Colorado Republican Party Granted Permission to Form Super PAC - State and Federal Communications

October 3, 2014  •  

Colorado Republican Party Granted Permission to Form Super PAC


The Colorado Republican Party has been given permission to form an independent expenditure committee, or super PAC, because state law includes political parties under the definition of “persons.” A district court judge granted the party’s motion for summary judgment and will allow the group to raise and spend unlimited funds to aid in electing Republican candidates.

Earlier this year, the party asked Republican Secretary of State Scott Gessler for permission to form the committee. Gessler said he did not have authority to issue permission but encouraged the party to sue the state to clear up the matter. Republican Attorney General John Suthers appears to have followed Gessler’s lead and essentially did not fight the suit.

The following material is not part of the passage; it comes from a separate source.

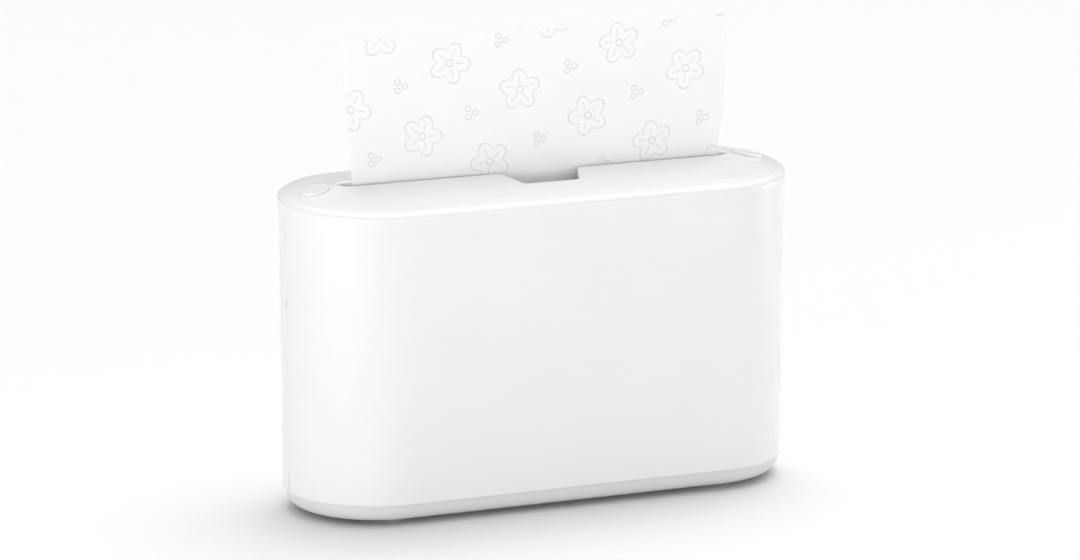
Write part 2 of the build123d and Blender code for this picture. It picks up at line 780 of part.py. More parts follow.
frame_left, frame_right = both_ends(guide_frame())
axle_left, axle_right = both_ends(drum_axle())
tape_left, tape_right = both_ends(spring_tape())
clip_left, clip_right = both_ends(latch_clip())
drum_left, drum_right = both_ends(spring_drum())
coil_left, coil_right = both_ends(spring_coil())
keeper_left, keeper_right = both_ends(latch_keeper())
button_left, button_right = both_ends(button())
sub_parts = {
    "base_tray": base_tray(),
    "rubber_feet": rubber_feet(),
    "front_shell": shell(-1),
    "rear_shell": shell(1),
    "base_screws": base_screws(),
    "guide_frame_left": frame_left,
    "guide_frame_right": frame_right,
    "drum_axle_left": axle_left,
    "drum_axle_right": axle_right,
    "spring_tape_left": tape_left,
    "spring_tape_right": tape_right,
    "latch_clip_left": clip_left,
    "latch_clip_right": clip_right,
    "latch_rivets": list(both_ends(latch_rivet())),
    "spring_drum_left": drum_left,
    "spring_drum_right": drum_right,
    "spring_coil_left": coil_left,
    "spring_coil_right": coil_right,
    "platform": platform(),
    "tape_rivets": list(both_ends(tape_rivet())),
    "towel_stack": towel_stack(),
    "leading_towel": leading_towel(),
    "lid": lid(),
    "latch_keeper_left": keeper_left,
    "latch_keeper_right": keeper_right,
    "keeper_screws": keeper_screws(),
    "left_button": button_left,
    "right_button": button_right,
}
os.makedirs("parts", exist_ok=True)
for name, shape in sub_parts.items():
    pieces = shape if isinstance(shape, list) else [shape]
    solids = [solid for piece in pieces for solid in piece.solids()]
    export_step(Compound(children=solids) if len(solids) > 1 else solids[0], f"parts/{name}.step")
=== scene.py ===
import math
import random

import bpy
from bpy.props import FloatProperty, FloatVectorProperty, IntProperty, PointerProperty
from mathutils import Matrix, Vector


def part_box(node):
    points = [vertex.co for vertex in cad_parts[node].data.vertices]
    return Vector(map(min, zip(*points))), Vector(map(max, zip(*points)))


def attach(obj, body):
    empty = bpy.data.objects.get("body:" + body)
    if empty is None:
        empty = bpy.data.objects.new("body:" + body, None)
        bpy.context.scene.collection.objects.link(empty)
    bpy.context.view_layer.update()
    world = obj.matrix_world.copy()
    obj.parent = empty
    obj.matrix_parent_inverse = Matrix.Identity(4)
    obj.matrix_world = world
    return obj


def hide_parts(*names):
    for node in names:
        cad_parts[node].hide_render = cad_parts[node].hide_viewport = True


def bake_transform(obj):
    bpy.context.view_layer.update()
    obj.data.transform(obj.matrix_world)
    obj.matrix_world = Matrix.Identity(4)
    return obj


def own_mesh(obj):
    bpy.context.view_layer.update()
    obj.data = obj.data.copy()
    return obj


bl_info = {
    "name": "Countertop towel dispenser",
    "version": (1, 0, 0),
    "blender": (4, 5, 0),
    "location": "View3D > Sidebar > Dispenser",
    "description": "Finishes, folded towels and studio for a countertop paper towel dispenser",
    "category": "Add Mesh",
}

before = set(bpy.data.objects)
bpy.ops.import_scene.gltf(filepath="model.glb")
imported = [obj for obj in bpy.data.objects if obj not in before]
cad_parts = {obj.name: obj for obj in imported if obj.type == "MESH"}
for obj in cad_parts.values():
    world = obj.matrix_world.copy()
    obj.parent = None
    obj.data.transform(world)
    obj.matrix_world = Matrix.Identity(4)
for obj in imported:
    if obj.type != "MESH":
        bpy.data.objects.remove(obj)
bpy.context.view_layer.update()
MM = 0.001
SIDES = ("left", "right")


def linear(hex_colour):
    """An sRGB hex colour, such as F4F5F6, as linear RGB."""
    shares = [int(hex_colour[n : n + 2], 16) / 255 for n in (0, 2, 4)]
    return tuple(c / 12.92 if c <= 0.04045 else ((c + 0.055) / 1.055) ** 2.4 for c in shares)


def colour_property(name, hex_colour, description):
    return FloatVectorProperty(
        name=name, description=description, default=linear(hex_colour),
        subtype="COLOR", size=3, min=0.0, max=1.0,
    )


def amount_property(name, amount, description, **kind):
    """A number that is never negative; kind gives its unit, subtype or highest value."""
    return FloatProperty(name=name, description=description, default=amount, min=0.0, **kind)


def length_property(name, metres, description):
    return amount_property(name, metres, description, unit="LENGTH", precision=5)


def angle_property(name, degrees, description):
    return FloatProperty(
        name=name, description=description, default=math.radians(degrees), subtype="ANGLE"
    )


class TowelSettings(bpy.types.PropertyGroup):
    """Sizes of the folded towels."""

    flare: length_property("Flare", 5.7 * MM, "How far each top corner stands out")
    lean: length_property("Lean", 0.8 * MM, "How far the top leans to the right")
    wave: length_property("Wave", 0.8 * MM, "How far the top edge swings forward and back")
    dip: length_property("Dip", 1.0 * MM, "How far the top edge hangs below its corners")
    bulge: length_property("Bulge", 1.5 * MM, "How far the towel bows forward above the slot")
    bend: length_property("Bend", 14.0 * MM, "How far it curves rearwards down to the stack")
    laid: length_property("Laid part", 26.0 * MM, "How far it lies rearwards on the stack")
    turned: length_property("Turned part", 70.0 * MM, "How much of it is folded back under")
    fold_gap: length_property("Fold gap", 0.3 * MM, "Between the towel's own layers")
    motif_pitch: length_property("Motif pitch", 47.0 * MM, "From one printed blossom to the next")
    motif_radius: length_property("Motif radius", 12.5 * MM, "Size of a printed blossom")
    line_width: length_property("Line width", 0.75 * MM, "Width of a printed line")
    layer: length_property("Layer", 0.7 * MM, "One folded towel in the stack")
    columns: IntProperty(name="Columns", description="Faces across the towel", default=100, min=8)


class ClipSettings(bpy.types.PropertyGroup):
    """Sizes of the latch clips."""

    thickness: length_property("Thickness", 0.6 * MM, "Strip that the clips are bent from")
    reach: length_property("Reach", 4.9 * MM, "From the leg out to the tip of the nose")
    run: length_property("Run", 4.2 * MM, "How far back the ramp comes")
    rise: length_property("Rise", 5.0 * MM, "How far up the ramp goes")
    turn: length_property("Bend radius", 0.55 * MM, "To the middle of the strip")
    pressed: amount_property(
        "Pressed", 0.49, "Share of the reach left when the button is pressed",
        max=1.0, subtype="FACTOR",
    )


class FinishSettings(bpy.types.PropertyGroup):
    """Colours of the finishes."""

    shell: colour_property("Shell", "E9E9E9", "Gloss white casing and lid")
    base: colour_property("Base", "D9D9D9", "Light grey base")
    inner: colour_property("Inner parts", "E4E4E1", "Platform, guide frames and keepers")
    drum: colour_property("Drums", "E9E4D6", "Acetal drums")
    steel: colour_property("Spring steel", "B4B2AC", "Strips and clips")
    zinc: colour_property("Zinc plate", "C3C6CB", "Screws, rivets and axles")
    rubber: colour_property("Feet", "8E9092", "Rubber feet")
    paper: colour_property("Paper", "F2F2F1", "Tissue")
    print: colour_property("Print", "D3D2DE", "Printed lines")
    floor: colour_property("Floor", "EEEEEE", "Studio paper under the dispenser")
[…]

Nonprofit campaign finance watchdog Ethics Watch intervened in the case and argued a political party should not be able to set up a super PAC – as the huge influx in campaign spending might make candidates, who need a party’s endorsement to get their name on the ballot, beholden to the super PAC’s contributors.

Colorado voters passed a constitutional amendment in 2002 prohibiting corporations and labor unions from directly supporting candidates or political parties. In his decision, Second District Court Judge Robert McGahey avoided the constitutional conflict and maintains it is legal to establish the super PAC as long as it is truly independent of the party.